Trump's Tariffs Hit Toyota with $1.3 Billion Impact

Just a year ago, Toyota was riding high on record profits and the global popularity of its hybrid cars. But the mood has shifted dramatically. President Donald Trump’s sweeping 25% tariffs on imported cars and parts have landed like a hammer blow, costing Toyota $1.3 billion in just two months and forcing the company to trim its future outlook. The impact is not just financial-it’s a story of how the world’s biggest carmaker, and the entire auto industry, is being forced to rethink everything it knows about global business.
Modern car manufacturing is a marvel of global cooperation. For decades, companies like Toyota have built intricate supply chains that stretch across continents. A single car might have parts from ten different countries, assembled in yet another, and shipped to buyers thousands of miles away. This system has made cars more affordable and given consumers endless choices.
But the new US tariffs have thrown this system into chaos. Almost half the cars sold in America are imported, and even those built in the US often rely heavily on foreign parts. With a sudden 25% tax slapped on all these imports, the cost of doing business in the US-the world’s most important car market-has shot up overnight.
For Toyota, the numbers are sobering. The company now expects its profits to fall by more than a fifth this year, dropping from 4.8 trillion yen to just 3.8 trillion yen by March 2026. This is the sharpest decline in years, and the $1.3 billion hit from tariffs in just April and May is only part of the story. A stronger yen is also eating into overseas earnings, making the situation even harder to manage.
The mood at Toyota is one of deep uncertainty. Company leaders admit it’s almost impossible to predict how long the tariffs will last or how much damage they will do. This unpredictability is paralysing for a business that relies on long-term planning and stable costs.
The shockwaves from these tariffs are being felt far beyond Toyota’s boardroom. Japanese automakers in general have seen their share prices tumble, and the auto sector-so crucial to Japan’s economy-is suddenly on edge. There’s a real fear that higher car prices, job losses, and even retaliatory tariffs from other countries could follow.
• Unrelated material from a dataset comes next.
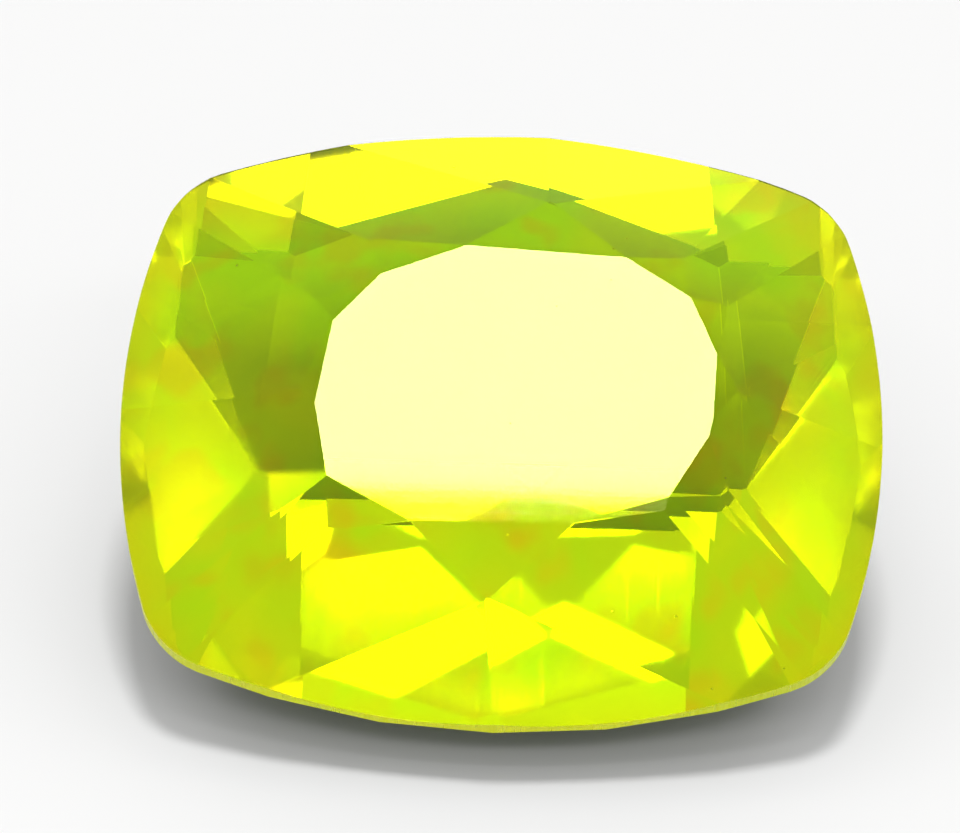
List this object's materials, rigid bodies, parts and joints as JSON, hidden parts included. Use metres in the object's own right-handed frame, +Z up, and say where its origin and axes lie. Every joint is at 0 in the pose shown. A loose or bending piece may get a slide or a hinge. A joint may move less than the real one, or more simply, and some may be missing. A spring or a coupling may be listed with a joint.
{
  "type": "faceted fire opal",
  "caption": "Cushion-cut faceted opal, clear lime yellow, with a wide flat table and a deep pavilion, lying on one facet.",
  "frame": {"origin": "middle of the stone's bounding box on the surface that it lies on", "axes": "+X along the stone's width, +Y towards the raised back of its girdle, +Z up from the surface it lies on"},
  "size_m": [0.02, 0.0148, 0.0108],
  "materials": {
    "opal": "polished"
  },
  "bodies": {
    "root": {"opal": "opal"}
  },
  "joints": []
}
For Toyota, the challenge is especially tough. Not only are exports to the US more expensive, but the cost of parts for cars built in America has also jumped. This double hit could force Toyota to raise prices for American buyers, which risks pushing customers towards cheaper, locally made rivals. It’s a classic lose-lose: either absorb the costs and see profits fall, or pass them on and risk losing market share.
Toyota is not a company to sit still. There’s talk of ramping up local production in the US to avoid future tariffs, but shifting a global supply chain is a massive undertaking. It could take years, and billions in new investment, to move manufacturing and sourcing closer to American soil.
In the meantime, the uncertainty is likely to continue. Some automakers are already pausing operations in North America, while others are offering discounts to clear inventory before prices rise further. For Toyota, the immediate focus is survival-weathering this storm while trying to figure out a new long-term strategy for a world where trade barriers can appear overnight.
Trump’s tariffs have shown how vulnerable even the biggest global companies are to sudden policy changes. For Toyota, the next year will be a test of resilience and adaptability. The company’s response-whether through more US investment, creative supply chain solutions, or new product strategies-will not just shape its own future, but could set the tone for the entire global auto industry.
This is a moment of reckoning for carmakers everywhere. If Toyota can weather this storm and come out stronger, it will be a testament to the company’s legendary ability to adapt. If not, we could be witnessing the start of a new era, where globalisation gives way to a more fragmented, unpredictable world for the auto industry.